16 is the brass for said.


17 and 18 is a pair of armored Bob Olley dwarves. It's all about the mechanical beards!


19 was a classic Olley space pirate.


All of this, equalling my entire 2018 output by numbers and vastly exceeding it by mass, was finished by June. And then in July I was whisked off to the UK for three solid months and I've been fighting to get back on my feet ever since. So . . . crickets.
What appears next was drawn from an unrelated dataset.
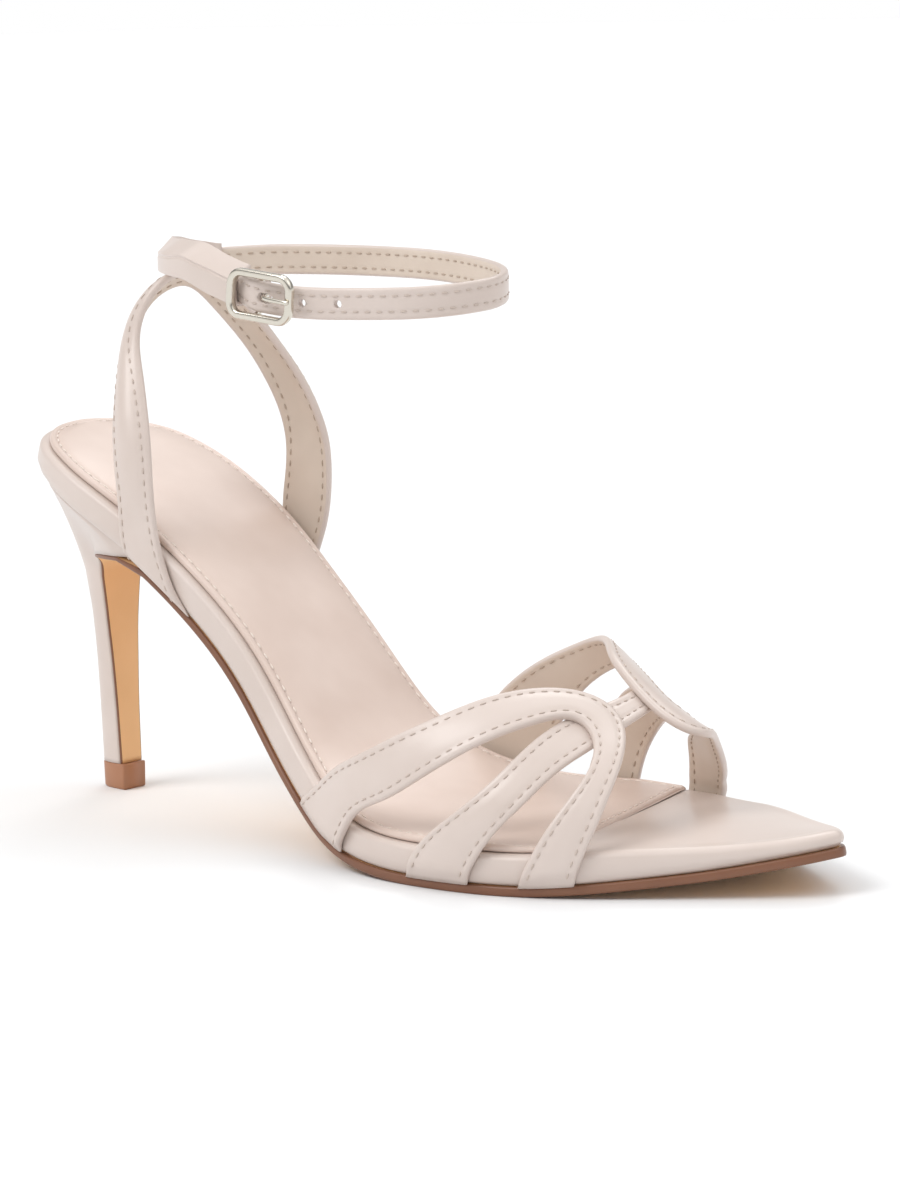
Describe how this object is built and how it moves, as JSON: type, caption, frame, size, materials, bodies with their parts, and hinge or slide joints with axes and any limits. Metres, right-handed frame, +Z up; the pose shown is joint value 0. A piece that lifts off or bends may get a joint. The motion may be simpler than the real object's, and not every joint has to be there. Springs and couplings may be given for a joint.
{
  "type": "strappy heeled sandal",
  "caption": "Women's right sandal with a pointed open toe, looped forefoot straps, heel straps, a buckled ankle strap and a covered stiletto heel",
  "frame": {"origin": "on the floor, below the middle of the shoe's bounding box", "axes": "+X from the heel to the toe, +Y to the inner side of the foot, +Z up"},
  "size_m": [0.2226, 0.0866, 0.1336],
  "materials": {
    "upper_leather": "smooth satin calf in pale blush nude",
    "sock_leather": "smooth lining leather in taupe",
    "sole_leather": "burnished brown edge, tan face",
    "tip_rubber": "hard brown lift",
    "nickel": "polished pale nickel"
  },
  "bodies": {
    "root": {"outsole": "sole_leather", "footbed": "upper_leather", "insole": "sock_leather", "heel": "upper_leather", "top_piece": "tip_rubber", "vamp_straps": "upper_leather", "quarter_straps": "upper_leather", "ankle_strap": "upper_leather", "buckle_frame": "nickel", "buckle_prong": "nickel"}
  },
  "joints": []
}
At some point, nearly forgotten, I managed to paint a little Demonblade gobbo. I was struggling to decide how to paint his dew-rag, so . . . Freedom for the win! (Why an short orkoid is wearing a flag from some forgotten empire we may never know.)

No. 20: Pliss Snakeskin.


Last of the year, no. 21 was a Ramshackle chaos warrior for the Oldhammer Forum Miniature Exchange painted in the fading hours of late December.


This is what happens when you're proud of getting something done. Hubris has a price. I said "I suppose it's statistically unlikely there will be quite so many distractions competing for my attention." Boy was I wrong about that! Keep your mouth shut, David.

Still, it wasn't a bad year at all, really, even if short. Unlike 2018 I actually DID accomplish some of the goals I had set out previously: to wit, the gang now has a starship big enough to make story sense, but compact enough to fit on a table. And a quite delightful one, I think. And I got other ships done. (Well, other ship, really.) So there's now a modest collection of ships to grace a starport. Enough to make a place look almost busy. :)


So all that's left is to set out some goals for 2020. Dangerous, I know:

1. The gang STILL needs a hideout.
2. It would be nice if all my spaceports didn't look quite so similar, so more spaceport accessories.
3. More buildings would be nice. A temple and a bar in particular. Maybe a fancy house. (I'm having some ideas there.)
4. Maybe a few more civilian vehicles to clog up city streets.

So let's maybe make 2020 a terrain year. Sure, I have a mountain of miniatures to paint. But no particular goals. We'll just let whimsy take its course there. But terrain, that'll be a good goal.

Anyway, thank you for following along. Sorry for the long silence. Hope with me I can actually spend more time at home than continents away for a while. (I love travel, but there's a limit.) Onward year of the rat!